EVALUATION and CORRECTION of DIFFERENT PRECIPITATION PRODUCTS over AKDENIZ BASIN, TURKEY

Accurate rainfall estimation is an essential task for optimal water resources planning and management. However, it is a challenging issue in areas with complex topography. To cope with such problems, remote sensing technology is increasingly used instead of local measurement techniques. This study evaluates the accuracy of five remotely sensed precipitation products over the Akdeniz Basin, Turkey at a monthly scale.

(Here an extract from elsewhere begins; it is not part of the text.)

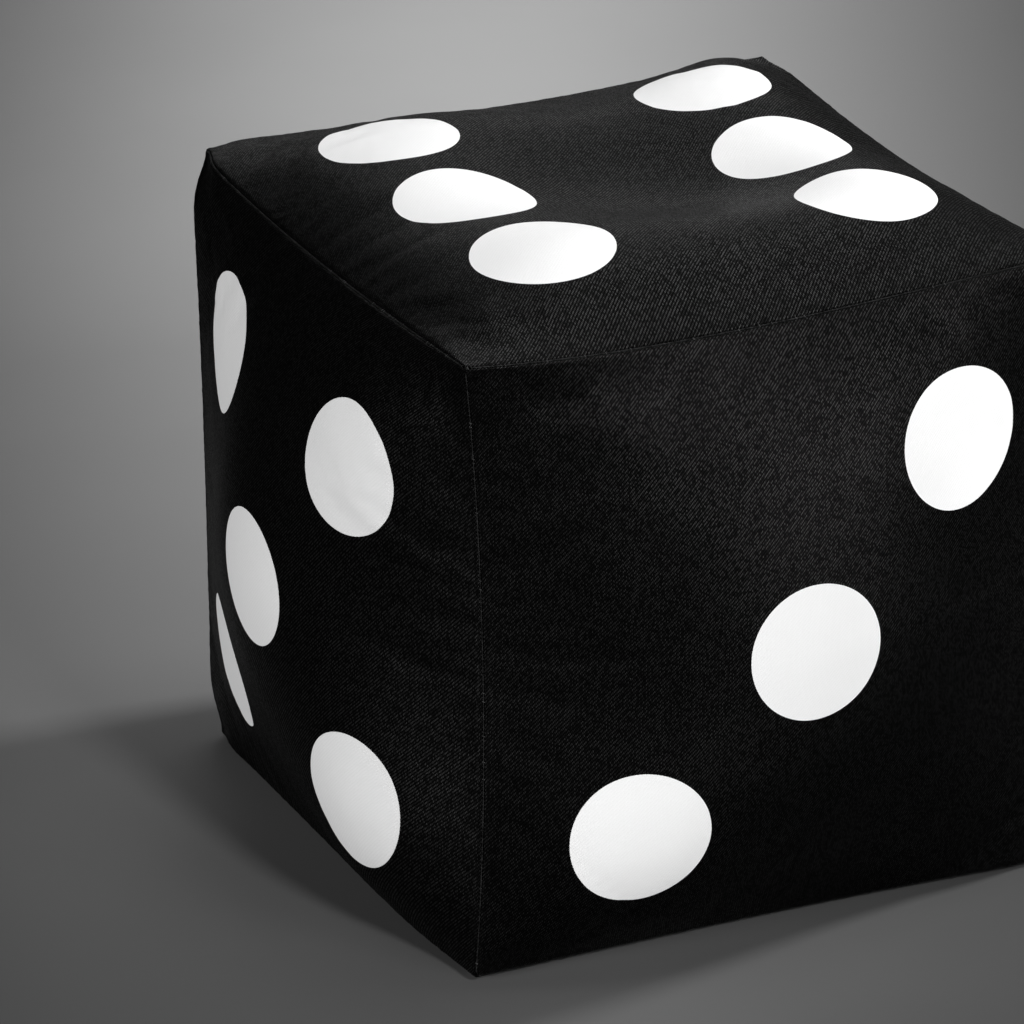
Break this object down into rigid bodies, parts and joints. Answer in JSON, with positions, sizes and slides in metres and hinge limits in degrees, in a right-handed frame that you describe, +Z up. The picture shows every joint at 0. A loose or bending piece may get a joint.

The products include Precipitation Estimation from Remotely Sensed Information using Artificial Neural Networks (PERSIANN) with 0.25° × 0.25° spatial resolution, PERSIANN-Cloud Classification System (PERSIANN CCS) with 0.04 ° × 0.04° spatial resolution, PERSIANN- Climate Data Record (PERSIANN CDR) with 0.25° × 0.25° spatial resolution, Group InfraRed Precipitation with Station data (CHIRPS) which combines satellite observation with 0.05° × 0.05° spatial resolution and rain gauge stations, and Tropical Rainfall Measuring Mission product Multi-satellite Precipitation Analysis 3B42V7 (TMPA 3B42V7) with 0.25° × 0.25° spatial resolution. To assess the remotely sensed precipitation accuracy, root mean square error (RMSE) and Pearson correlation coefficient (R) between each product and the observed data from four ground-based stations during the period of 2003 to 2018 were calculated used. In addition, the precipitation values of the best product were corrected using a linear regression method. The results showed that TMPA 3B42V7 and CHIRPS have higher accuracy than those of PERSIANN products. The R for TMPA 3B42V7 and CHIRPS were 0.9 and 0.86, respectively which are corresponding to a strong linear correlation between satellite product and observed data. The results also showed that PERSIANN CCS and PERSIANN provide a weak correlation with observed data. Also, RMSE confirms the superiority of CHIRPS and TMPA 3B42V7 over the study area with 23 mm and 19.7 mm respectively while PERSIANN, PERSIANN CCS, and PERSIANN CDR were 53.7 mm, 51.8 mm, and 34.9 mm, respectively. After the correction of TMPA 3B42V7 using linear regression, the RMSE dropped from 19.7 mm to 15.7 mm. The evaluation proposes that TMPA 3B42V7 and CHIRPS can be promising precipitation products (after a bias correction) to be used as complementary to the ground-based stations for potential applications in the Akdeniz basin in Turkey.